There will likely be changes in work patterns too. Law firms will be required to become more agile and turn many of their preconceptions of how employees work on their heads. Contingency workers are typically recruited to plug short-term gaps in the workforce, but this is likely to change. Workers at both ends of the skills spectrum will increasingly expect to be able to work flexibly and as it stands right now, law firms overall are less geared for such flexibility.
The issue over pay is another key consideration. Law firms will need to clarify the legal and tax status of gig workers to ensure they receive the same protections (and benefits) as other self-employed workers so as to avoid protests like we have seen this summer from Deliveroo and Uber workers. Not forgetting the way that the firm itself will be perceived by clients who will be engaged with a firm whose teams are made up of both permanent and gig workers.
Managing a team of permanent and flexible workers will be a challenge, but so too is the ability too ensure continuity of service throughout the customer journey.
Contract lawyering will certainly be a marked shift away from what we have been familiar with and all of us have a simply choice to make – Are we onboard with the change or not?
With the downward pressure on pricing showing no signs of abating, the ‘gig economy’ is a good fit for the legal sector. Those practitioners with the skills, experience and proven know-how will be in demand and available to be called upon on demand for whatever length of time they are required.

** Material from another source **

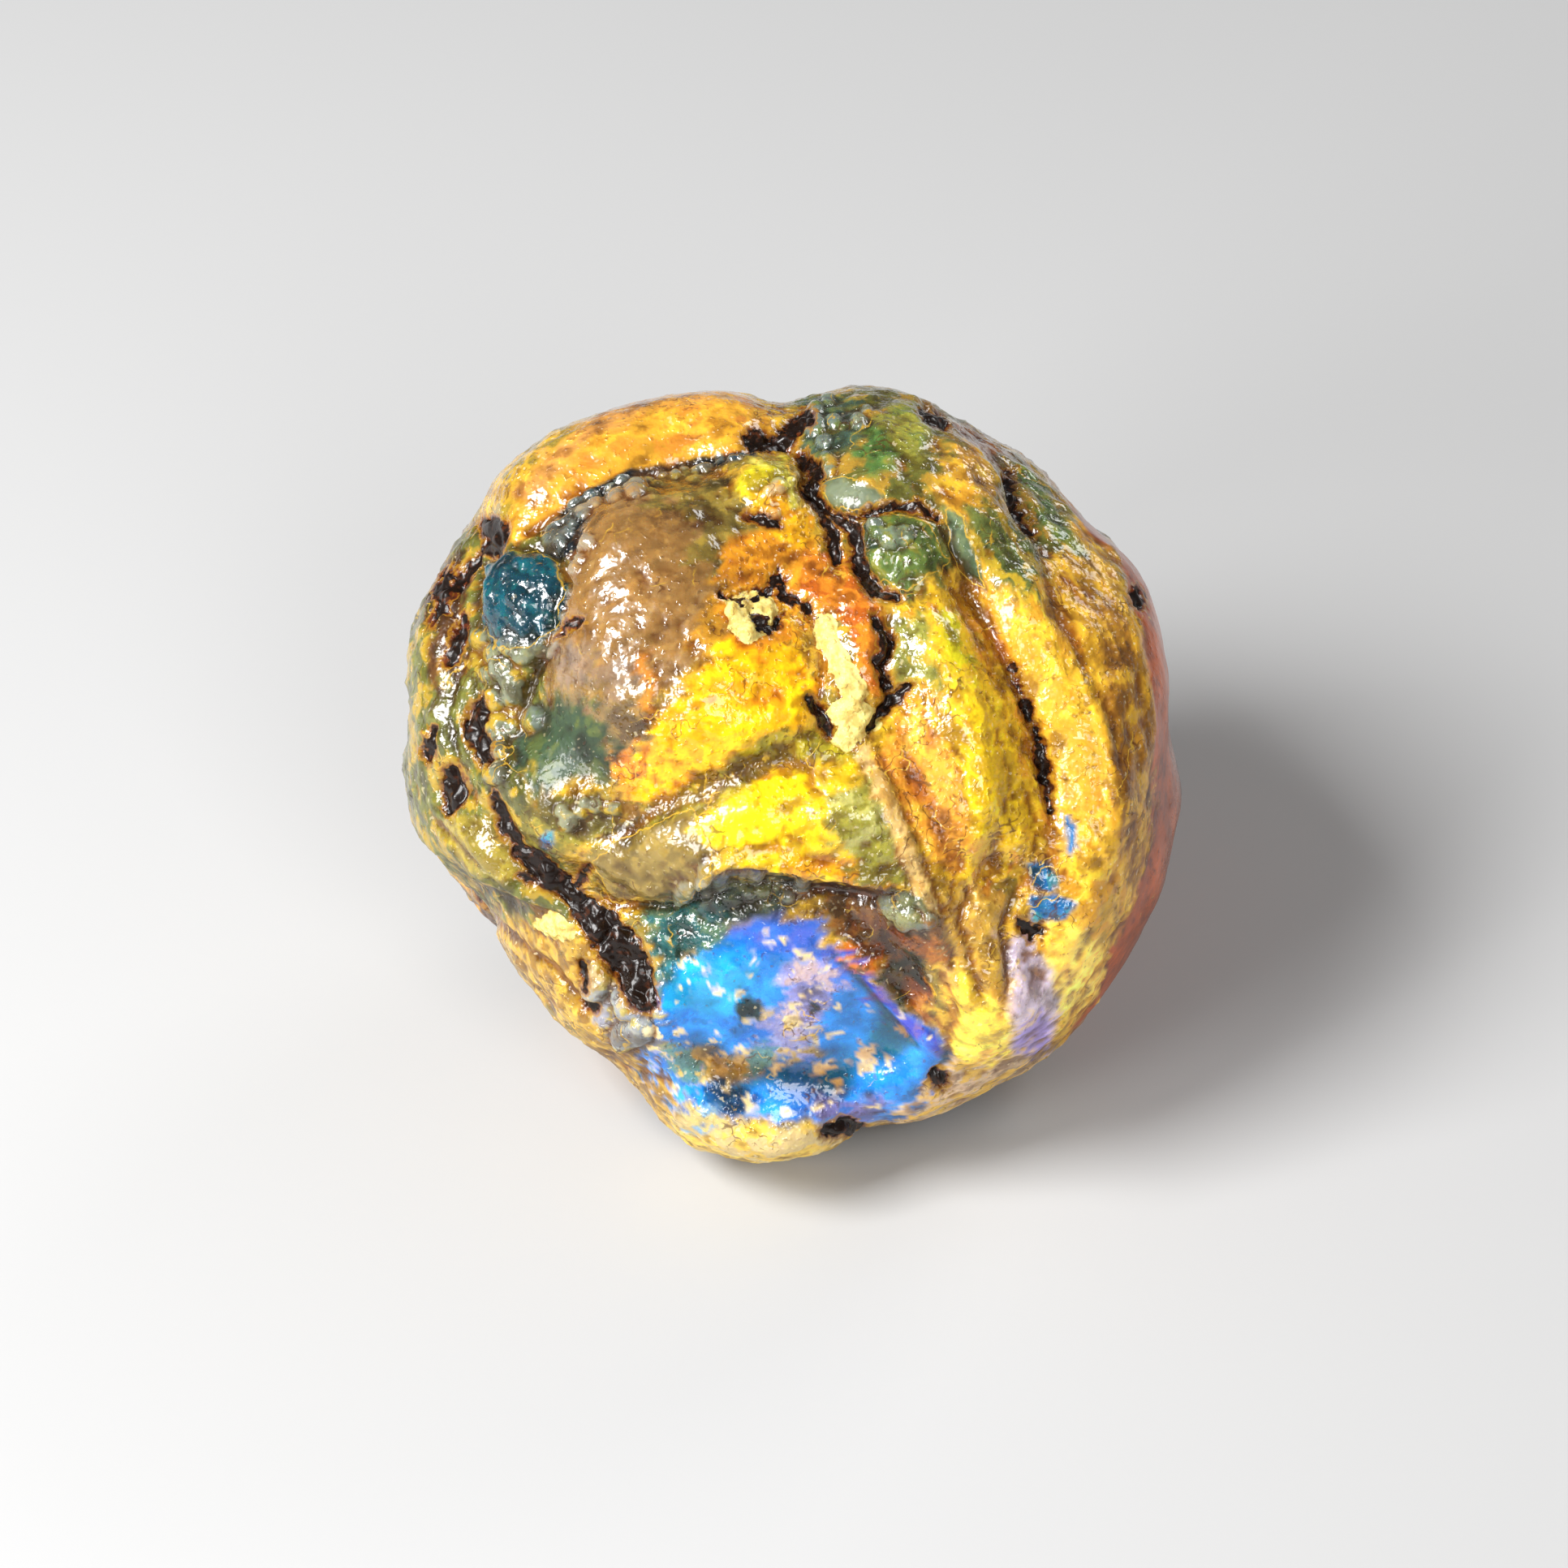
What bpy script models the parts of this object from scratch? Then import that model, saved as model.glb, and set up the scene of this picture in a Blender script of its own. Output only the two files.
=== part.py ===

Gig working will not be the death knell of legal practice as we know it. Rather, it will enable law firms to become more flexible, less rigid and utilize a workforce that can be quickly scaled up or down according to the needs of the business. It will take some getting used to, but we’re in an increasingly competitive sector and embracing the gig economy could prove invaluable for practitioners under increasing pressure to reduce their costs while maintaining a high standard of service to their clients.